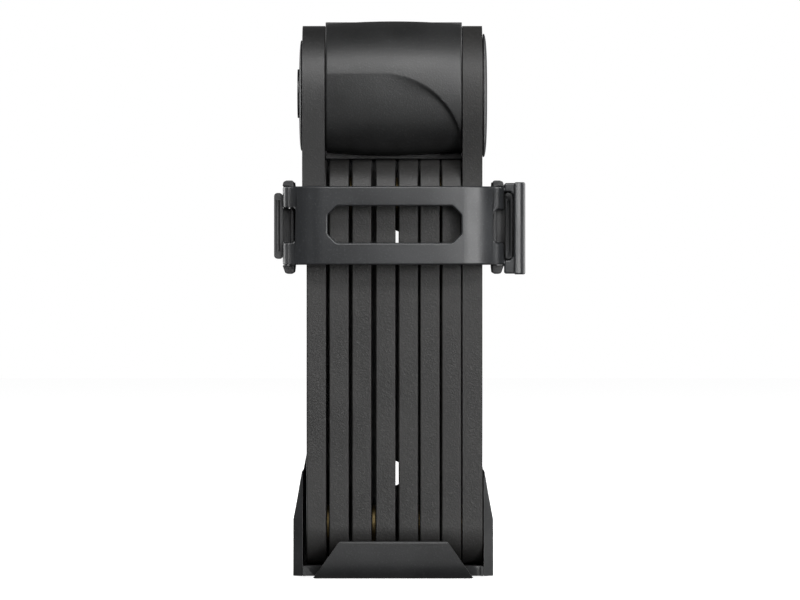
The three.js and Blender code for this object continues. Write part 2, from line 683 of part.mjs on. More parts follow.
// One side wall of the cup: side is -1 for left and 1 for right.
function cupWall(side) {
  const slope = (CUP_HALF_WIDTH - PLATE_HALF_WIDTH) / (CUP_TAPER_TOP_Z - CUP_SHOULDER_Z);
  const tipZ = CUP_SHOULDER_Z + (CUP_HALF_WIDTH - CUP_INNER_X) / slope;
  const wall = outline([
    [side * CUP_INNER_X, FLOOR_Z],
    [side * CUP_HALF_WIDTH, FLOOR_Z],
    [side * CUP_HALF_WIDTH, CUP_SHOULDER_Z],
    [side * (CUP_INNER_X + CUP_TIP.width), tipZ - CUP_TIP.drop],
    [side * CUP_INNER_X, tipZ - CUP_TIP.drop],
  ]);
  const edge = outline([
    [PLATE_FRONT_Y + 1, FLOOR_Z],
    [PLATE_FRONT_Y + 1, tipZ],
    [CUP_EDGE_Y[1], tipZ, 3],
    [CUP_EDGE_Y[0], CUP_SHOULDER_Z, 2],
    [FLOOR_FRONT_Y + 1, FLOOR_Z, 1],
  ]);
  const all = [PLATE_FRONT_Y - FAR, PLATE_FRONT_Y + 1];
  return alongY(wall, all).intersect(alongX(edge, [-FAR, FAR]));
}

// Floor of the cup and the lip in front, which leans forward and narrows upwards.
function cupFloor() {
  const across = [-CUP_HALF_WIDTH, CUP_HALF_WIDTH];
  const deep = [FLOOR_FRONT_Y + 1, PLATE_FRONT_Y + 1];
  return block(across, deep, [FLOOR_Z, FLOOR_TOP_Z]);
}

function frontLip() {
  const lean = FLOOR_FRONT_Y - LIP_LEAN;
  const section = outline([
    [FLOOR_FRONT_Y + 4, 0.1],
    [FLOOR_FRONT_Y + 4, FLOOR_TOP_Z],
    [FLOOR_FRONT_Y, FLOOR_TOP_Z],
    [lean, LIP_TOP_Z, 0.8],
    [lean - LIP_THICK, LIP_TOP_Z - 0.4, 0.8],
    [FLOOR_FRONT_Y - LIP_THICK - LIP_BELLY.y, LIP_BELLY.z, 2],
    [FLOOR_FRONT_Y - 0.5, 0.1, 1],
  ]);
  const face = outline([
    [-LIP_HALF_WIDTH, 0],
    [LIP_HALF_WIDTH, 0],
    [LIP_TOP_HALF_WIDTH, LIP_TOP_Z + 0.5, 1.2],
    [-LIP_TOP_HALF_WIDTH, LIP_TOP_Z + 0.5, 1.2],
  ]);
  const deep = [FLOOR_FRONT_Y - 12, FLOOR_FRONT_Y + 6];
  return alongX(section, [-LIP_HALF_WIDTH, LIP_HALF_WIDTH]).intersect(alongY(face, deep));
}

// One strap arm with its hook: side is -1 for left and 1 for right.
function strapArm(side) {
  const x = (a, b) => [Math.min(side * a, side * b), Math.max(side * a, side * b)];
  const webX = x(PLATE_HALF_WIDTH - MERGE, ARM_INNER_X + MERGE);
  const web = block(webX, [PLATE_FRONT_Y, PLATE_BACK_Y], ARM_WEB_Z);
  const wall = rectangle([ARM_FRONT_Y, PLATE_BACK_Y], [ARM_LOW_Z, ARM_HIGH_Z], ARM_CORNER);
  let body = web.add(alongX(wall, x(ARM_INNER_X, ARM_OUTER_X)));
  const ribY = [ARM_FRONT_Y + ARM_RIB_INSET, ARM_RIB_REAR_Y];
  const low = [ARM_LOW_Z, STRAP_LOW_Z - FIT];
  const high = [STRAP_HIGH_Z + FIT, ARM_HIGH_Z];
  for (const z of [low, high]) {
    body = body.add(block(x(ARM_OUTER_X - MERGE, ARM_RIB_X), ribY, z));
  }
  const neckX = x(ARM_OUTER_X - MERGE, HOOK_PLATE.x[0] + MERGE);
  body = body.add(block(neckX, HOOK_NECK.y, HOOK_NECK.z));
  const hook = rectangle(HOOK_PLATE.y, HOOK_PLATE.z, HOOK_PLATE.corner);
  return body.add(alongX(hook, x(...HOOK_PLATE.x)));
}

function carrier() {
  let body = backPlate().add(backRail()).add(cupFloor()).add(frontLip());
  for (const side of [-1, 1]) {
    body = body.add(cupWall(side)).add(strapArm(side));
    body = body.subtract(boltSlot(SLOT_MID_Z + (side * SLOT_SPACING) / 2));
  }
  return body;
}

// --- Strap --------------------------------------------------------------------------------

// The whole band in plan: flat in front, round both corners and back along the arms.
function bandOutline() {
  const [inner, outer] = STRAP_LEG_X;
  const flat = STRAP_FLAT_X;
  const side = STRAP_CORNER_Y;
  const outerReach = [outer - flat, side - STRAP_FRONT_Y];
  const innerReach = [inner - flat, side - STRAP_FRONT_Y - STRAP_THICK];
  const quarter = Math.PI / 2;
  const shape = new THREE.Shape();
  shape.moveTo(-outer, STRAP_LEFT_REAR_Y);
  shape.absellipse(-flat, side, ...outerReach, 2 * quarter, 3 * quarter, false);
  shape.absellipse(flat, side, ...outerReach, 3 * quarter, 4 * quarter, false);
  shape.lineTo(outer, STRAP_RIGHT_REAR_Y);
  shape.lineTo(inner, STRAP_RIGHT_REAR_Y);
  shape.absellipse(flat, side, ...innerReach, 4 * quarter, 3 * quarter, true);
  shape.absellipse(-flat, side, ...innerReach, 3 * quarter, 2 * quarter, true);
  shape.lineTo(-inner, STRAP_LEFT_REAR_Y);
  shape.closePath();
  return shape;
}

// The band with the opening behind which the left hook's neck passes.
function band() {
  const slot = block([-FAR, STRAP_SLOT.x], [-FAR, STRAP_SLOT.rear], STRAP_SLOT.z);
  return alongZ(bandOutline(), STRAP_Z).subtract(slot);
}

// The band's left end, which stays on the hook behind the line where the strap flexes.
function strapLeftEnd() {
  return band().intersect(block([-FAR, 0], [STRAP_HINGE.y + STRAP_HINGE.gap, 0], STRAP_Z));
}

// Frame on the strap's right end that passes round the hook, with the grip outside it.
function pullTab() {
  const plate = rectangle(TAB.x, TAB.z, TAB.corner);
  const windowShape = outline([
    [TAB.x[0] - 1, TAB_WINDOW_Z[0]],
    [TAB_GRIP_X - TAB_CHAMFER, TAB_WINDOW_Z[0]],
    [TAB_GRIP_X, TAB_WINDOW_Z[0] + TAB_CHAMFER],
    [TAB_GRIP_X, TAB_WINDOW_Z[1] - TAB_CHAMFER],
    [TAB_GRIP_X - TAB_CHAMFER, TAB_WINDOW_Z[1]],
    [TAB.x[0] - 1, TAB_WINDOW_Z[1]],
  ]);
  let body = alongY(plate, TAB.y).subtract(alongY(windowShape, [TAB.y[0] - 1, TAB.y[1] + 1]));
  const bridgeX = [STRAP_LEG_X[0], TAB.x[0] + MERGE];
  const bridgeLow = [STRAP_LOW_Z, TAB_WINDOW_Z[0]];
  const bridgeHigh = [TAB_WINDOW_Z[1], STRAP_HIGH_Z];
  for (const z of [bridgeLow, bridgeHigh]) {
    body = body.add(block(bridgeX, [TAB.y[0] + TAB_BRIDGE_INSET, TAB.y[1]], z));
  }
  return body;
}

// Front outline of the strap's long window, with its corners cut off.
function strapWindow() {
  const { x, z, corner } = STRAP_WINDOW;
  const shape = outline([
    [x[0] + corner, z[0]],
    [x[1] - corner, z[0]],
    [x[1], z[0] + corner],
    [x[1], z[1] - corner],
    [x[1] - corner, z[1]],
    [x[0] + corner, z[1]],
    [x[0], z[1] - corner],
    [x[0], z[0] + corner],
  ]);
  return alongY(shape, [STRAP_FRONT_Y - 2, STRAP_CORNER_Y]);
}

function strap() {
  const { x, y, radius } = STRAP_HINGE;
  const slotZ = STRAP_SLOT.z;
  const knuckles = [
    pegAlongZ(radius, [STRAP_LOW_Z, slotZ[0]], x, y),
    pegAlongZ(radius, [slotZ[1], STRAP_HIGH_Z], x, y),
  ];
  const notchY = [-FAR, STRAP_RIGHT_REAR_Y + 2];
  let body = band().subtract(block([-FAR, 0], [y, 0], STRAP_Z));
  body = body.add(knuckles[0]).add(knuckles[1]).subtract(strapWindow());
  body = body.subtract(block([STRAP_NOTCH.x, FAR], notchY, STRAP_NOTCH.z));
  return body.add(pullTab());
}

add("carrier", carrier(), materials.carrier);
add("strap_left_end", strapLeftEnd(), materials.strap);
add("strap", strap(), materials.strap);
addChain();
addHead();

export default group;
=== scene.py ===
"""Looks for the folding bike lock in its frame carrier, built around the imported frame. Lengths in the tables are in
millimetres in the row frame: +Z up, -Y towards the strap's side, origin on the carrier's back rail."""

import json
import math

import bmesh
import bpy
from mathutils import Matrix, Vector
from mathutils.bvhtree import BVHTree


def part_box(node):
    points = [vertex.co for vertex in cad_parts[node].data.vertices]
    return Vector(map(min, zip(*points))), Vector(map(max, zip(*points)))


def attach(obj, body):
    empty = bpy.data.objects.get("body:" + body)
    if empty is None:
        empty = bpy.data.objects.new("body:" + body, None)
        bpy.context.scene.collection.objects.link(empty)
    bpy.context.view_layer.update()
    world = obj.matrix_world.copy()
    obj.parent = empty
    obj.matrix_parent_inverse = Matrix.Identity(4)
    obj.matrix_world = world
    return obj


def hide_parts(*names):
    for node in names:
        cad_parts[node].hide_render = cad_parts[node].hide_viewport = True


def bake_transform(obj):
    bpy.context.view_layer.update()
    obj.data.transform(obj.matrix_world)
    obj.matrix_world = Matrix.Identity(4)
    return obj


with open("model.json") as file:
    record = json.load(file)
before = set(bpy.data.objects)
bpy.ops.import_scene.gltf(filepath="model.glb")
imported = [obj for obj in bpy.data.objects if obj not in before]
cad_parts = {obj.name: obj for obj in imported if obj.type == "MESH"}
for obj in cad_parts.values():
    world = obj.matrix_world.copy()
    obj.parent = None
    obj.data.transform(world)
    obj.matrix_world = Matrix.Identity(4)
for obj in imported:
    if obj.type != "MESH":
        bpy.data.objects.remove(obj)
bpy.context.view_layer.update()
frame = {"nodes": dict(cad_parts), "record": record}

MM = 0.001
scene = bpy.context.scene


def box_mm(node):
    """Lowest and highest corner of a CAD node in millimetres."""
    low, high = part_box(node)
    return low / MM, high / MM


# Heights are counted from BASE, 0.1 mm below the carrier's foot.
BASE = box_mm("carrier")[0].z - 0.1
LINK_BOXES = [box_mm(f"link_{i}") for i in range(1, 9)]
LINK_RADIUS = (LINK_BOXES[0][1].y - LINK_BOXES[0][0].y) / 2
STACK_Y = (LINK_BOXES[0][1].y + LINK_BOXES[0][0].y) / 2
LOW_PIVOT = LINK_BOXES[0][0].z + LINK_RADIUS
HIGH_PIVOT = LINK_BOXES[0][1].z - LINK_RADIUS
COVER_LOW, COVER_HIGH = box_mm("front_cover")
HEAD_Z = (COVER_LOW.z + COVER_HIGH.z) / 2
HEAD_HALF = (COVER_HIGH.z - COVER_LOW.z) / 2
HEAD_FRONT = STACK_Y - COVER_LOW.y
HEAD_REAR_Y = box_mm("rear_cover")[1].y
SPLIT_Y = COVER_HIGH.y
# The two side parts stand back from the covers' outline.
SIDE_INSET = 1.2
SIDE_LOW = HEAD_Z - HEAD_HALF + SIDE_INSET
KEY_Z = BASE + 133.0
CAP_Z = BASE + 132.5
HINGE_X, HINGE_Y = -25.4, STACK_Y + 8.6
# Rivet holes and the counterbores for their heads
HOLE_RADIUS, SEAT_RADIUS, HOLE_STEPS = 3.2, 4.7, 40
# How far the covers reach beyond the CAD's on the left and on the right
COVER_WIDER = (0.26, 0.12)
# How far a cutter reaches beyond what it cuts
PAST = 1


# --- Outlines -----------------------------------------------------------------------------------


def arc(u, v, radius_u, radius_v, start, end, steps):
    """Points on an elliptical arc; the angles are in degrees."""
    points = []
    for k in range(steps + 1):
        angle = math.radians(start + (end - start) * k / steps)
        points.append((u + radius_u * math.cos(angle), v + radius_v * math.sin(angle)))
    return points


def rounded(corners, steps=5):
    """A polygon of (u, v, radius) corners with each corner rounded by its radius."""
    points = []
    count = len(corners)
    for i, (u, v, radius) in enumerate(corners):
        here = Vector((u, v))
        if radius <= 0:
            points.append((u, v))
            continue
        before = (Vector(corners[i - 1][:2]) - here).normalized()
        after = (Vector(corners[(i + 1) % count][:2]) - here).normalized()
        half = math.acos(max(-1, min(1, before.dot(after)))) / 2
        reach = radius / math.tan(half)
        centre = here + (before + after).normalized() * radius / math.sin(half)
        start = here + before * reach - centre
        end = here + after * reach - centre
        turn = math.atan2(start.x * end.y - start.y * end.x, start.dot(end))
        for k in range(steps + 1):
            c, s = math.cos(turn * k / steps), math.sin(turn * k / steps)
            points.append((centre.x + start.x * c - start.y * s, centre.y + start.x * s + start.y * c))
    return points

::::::

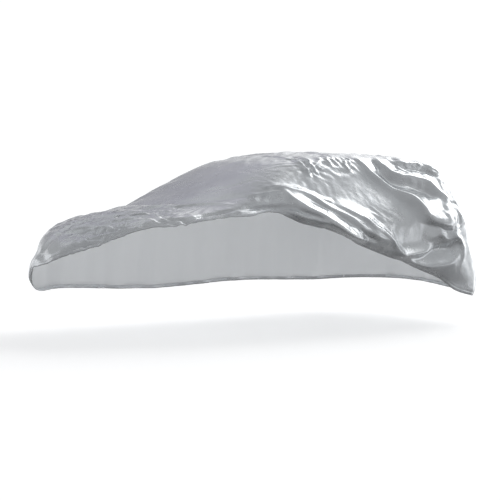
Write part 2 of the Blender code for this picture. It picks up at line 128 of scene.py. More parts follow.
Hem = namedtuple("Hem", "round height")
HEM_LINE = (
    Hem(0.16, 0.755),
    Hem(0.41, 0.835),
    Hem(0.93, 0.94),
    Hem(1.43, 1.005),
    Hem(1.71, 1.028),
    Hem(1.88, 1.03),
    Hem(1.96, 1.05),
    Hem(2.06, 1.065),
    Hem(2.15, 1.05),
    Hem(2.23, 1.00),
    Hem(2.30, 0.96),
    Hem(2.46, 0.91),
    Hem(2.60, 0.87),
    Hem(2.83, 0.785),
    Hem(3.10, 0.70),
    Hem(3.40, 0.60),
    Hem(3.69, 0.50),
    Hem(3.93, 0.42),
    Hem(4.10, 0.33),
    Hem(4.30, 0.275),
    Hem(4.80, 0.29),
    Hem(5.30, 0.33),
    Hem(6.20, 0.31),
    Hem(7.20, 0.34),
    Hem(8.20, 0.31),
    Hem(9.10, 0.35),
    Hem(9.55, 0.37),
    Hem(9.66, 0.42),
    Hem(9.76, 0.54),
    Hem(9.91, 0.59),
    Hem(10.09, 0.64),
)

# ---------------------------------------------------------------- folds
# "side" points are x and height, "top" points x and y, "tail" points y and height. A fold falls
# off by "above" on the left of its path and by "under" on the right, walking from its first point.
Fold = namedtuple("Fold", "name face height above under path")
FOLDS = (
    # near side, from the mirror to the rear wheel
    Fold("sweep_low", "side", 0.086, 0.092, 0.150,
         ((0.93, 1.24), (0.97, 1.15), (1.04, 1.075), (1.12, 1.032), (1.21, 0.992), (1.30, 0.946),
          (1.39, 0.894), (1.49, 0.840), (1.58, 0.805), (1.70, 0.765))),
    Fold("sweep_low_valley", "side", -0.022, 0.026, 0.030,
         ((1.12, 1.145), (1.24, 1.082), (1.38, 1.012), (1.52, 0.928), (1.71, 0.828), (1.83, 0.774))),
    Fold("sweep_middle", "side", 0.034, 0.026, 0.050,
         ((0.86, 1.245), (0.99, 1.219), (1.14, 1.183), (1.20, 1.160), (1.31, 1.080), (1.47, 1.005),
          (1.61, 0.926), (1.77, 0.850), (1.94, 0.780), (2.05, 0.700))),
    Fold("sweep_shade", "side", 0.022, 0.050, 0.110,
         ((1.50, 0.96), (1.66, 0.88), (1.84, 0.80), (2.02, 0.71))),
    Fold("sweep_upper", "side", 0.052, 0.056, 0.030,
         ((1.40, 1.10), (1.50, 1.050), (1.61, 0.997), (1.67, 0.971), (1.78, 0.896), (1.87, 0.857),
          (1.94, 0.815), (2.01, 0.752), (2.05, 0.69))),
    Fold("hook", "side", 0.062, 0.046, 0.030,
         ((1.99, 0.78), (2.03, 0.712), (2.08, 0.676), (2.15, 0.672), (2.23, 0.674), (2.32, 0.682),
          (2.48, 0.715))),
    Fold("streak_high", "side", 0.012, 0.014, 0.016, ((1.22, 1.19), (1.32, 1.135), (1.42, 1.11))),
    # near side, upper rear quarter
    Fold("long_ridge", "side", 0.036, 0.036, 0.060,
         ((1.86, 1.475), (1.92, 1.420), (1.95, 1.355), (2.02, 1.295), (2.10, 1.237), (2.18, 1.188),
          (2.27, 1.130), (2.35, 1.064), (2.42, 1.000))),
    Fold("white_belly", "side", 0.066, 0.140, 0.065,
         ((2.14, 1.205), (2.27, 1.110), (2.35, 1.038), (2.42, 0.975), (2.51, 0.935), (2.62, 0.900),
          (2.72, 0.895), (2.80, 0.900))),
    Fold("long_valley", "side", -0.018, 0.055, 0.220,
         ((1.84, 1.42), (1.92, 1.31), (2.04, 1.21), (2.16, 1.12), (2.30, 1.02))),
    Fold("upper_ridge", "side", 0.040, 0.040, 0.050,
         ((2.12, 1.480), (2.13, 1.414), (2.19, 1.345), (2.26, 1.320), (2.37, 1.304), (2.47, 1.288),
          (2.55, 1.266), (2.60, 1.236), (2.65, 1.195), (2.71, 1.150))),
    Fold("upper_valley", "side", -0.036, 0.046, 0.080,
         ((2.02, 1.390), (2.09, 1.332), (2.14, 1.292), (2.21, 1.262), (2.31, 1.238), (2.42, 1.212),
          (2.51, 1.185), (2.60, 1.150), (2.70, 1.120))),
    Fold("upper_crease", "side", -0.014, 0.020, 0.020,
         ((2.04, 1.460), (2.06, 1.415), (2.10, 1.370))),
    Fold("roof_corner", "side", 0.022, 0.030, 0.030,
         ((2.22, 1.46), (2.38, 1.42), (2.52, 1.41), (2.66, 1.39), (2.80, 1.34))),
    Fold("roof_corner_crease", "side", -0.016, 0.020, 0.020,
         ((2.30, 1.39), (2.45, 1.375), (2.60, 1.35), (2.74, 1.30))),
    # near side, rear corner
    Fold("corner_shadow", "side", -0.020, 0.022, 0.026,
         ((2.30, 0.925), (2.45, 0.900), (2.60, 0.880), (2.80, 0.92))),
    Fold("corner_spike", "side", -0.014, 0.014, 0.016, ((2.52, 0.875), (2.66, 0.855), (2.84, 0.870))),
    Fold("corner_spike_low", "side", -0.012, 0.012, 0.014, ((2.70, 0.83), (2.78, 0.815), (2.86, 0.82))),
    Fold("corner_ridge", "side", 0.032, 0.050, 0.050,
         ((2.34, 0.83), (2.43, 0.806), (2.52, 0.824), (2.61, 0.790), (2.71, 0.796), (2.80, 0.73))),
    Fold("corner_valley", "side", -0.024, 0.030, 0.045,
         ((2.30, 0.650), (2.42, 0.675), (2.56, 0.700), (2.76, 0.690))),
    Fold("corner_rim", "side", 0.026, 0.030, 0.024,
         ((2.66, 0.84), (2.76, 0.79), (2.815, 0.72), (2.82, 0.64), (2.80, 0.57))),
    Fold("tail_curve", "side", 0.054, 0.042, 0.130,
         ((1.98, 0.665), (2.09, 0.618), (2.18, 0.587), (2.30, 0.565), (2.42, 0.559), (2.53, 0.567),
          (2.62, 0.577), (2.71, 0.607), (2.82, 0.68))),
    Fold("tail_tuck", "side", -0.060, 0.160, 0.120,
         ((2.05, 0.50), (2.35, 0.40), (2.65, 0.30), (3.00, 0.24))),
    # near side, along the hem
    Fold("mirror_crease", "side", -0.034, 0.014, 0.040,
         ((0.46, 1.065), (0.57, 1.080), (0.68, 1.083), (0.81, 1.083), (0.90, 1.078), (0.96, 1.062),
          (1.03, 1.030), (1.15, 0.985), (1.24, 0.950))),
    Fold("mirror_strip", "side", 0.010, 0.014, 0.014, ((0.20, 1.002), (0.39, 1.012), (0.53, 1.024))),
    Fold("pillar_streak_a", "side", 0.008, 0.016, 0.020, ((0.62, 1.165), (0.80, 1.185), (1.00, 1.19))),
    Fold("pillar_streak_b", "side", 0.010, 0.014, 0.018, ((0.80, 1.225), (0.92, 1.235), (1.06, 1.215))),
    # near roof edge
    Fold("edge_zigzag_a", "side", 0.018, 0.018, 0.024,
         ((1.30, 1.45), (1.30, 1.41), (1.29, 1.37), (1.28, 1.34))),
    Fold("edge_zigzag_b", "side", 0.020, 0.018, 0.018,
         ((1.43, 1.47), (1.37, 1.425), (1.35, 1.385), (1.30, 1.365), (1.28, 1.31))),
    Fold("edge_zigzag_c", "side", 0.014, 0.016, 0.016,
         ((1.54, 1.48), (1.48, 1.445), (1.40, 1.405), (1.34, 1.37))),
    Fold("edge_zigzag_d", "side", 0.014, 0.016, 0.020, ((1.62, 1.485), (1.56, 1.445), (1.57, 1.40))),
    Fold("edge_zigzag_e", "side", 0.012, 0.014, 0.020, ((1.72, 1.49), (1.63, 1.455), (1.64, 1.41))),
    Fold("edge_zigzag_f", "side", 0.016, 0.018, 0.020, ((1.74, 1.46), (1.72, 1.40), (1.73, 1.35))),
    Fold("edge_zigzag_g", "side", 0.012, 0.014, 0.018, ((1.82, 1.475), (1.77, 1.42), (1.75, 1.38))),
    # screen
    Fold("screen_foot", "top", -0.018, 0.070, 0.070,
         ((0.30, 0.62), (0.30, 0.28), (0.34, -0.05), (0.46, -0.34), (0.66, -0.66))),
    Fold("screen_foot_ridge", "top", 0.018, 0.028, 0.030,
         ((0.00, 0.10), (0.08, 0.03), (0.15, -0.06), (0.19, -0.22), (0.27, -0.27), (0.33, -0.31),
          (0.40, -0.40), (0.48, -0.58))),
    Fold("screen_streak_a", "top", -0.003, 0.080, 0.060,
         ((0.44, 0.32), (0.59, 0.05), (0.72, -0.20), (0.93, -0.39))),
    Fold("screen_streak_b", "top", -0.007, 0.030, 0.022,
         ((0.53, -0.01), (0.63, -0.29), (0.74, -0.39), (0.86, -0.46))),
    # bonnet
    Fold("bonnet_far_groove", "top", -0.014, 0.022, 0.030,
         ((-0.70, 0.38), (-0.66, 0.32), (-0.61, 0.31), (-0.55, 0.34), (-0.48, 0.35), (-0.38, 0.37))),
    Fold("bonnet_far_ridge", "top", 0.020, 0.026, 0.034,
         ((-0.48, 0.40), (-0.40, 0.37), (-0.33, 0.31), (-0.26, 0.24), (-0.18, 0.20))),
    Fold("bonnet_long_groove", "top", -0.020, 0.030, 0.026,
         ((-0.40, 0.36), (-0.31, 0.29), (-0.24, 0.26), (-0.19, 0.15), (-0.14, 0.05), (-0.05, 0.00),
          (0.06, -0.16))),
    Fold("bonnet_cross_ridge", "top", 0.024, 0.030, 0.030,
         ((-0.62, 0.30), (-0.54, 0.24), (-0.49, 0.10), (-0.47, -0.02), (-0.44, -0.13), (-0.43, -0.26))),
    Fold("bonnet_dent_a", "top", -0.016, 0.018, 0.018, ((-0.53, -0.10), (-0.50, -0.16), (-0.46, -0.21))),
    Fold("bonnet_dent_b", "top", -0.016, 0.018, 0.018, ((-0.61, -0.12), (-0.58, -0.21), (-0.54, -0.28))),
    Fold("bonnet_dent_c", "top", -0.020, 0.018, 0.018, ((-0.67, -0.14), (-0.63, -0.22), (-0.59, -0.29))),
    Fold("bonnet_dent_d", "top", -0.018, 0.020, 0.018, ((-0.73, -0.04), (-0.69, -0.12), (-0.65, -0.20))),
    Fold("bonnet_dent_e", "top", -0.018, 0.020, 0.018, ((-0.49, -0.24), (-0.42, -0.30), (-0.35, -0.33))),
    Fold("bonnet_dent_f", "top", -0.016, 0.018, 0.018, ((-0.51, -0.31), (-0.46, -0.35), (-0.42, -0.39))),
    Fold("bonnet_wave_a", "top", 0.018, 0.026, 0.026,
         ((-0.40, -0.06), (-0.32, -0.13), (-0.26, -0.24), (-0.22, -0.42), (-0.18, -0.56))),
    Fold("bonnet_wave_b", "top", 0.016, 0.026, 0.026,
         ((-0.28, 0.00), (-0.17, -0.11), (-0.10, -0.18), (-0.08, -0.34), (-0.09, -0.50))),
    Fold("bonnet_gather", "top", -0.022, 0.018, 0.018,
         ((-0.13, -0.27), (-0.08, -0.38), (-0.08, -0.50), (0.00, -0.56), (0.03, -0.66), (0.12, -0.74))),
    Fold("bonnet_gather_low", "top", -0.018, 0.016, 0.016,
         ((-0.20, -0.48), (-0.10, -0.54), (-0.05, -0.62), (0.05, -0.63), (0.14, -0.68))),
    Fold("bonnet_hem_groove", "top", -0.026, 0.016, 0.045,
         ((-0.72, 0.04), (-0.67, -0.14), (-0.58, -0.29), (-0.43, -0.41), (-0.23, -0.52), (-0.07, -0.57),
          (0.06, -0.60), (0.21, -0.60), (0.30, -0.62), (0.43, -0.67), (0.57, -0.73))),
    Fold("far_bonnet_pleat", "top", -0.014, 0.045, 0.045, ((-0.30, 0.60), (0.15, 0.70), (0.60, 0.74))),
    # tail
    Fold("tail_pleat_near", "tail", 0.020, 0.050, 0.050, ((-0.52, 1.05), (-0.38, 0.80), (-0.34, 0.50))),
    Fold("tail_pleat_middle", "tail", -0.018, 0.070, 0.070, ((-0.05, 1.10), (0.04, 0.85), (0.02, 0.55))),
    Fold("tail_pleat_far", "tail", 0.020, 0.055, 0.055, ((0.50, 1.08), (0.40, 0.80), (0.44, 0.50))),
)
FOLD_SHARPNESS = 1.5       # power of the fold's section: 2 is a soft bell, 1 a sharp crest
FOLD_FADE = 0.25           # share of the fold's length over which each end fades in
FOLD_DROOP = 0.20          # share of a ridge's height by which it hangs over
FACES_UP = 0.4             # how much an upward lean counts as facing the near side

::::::

AIM
In the listing above, locate the line containing "const notchY = [-FAR, STRAP_RIGHT_REAR_Y" and the line containing "zip(*points))), Vector(map(max, zip(*points)))". Transcribe those two lines and everything between them, exactly as written.

ANSWER TO THIS EXERCISE
  const notchY = [-FAR, STRAP_RIGHT_REAR_Y + 2];
  let body = band().subtract(block([-FAR, 0], [y, 0], STRAP_Z));
  body = body.add(knuckles[0]).add(knuckles[1]).subtract(strapWindow());
  body = body.subtract(block([STRAP_NOTCH.x, FAR], notchY, STRAP_NOTCH.z));
  return body.add(pullTab());
}

add("carrier", carrier(), materials.carrier);
add("strap_left_end", strapLeftEnd(), materials.strap);
add("strap", strap(), materials.strap);
addChain();
addHead();

export default group;
=== scene.py ===
"""Looks for the folding bike lock in its frame carrier, built around the imported frame. Lengths in the tables are in
millimetres in the row frame: +Z up, -Y towards the strap's side, origin on the carrier's back rail."""

import json
import math

import bmesh
import bpy
from mathutils import Matrix, Vector
from mathutils.bvhtree import BVHTree


def part_box(node):
    points = [vertex.co for vertex in cad_parts[node].data.vertices]
    return Vector(map(min, zip(*points))), Vector(map(max, zip(*points)))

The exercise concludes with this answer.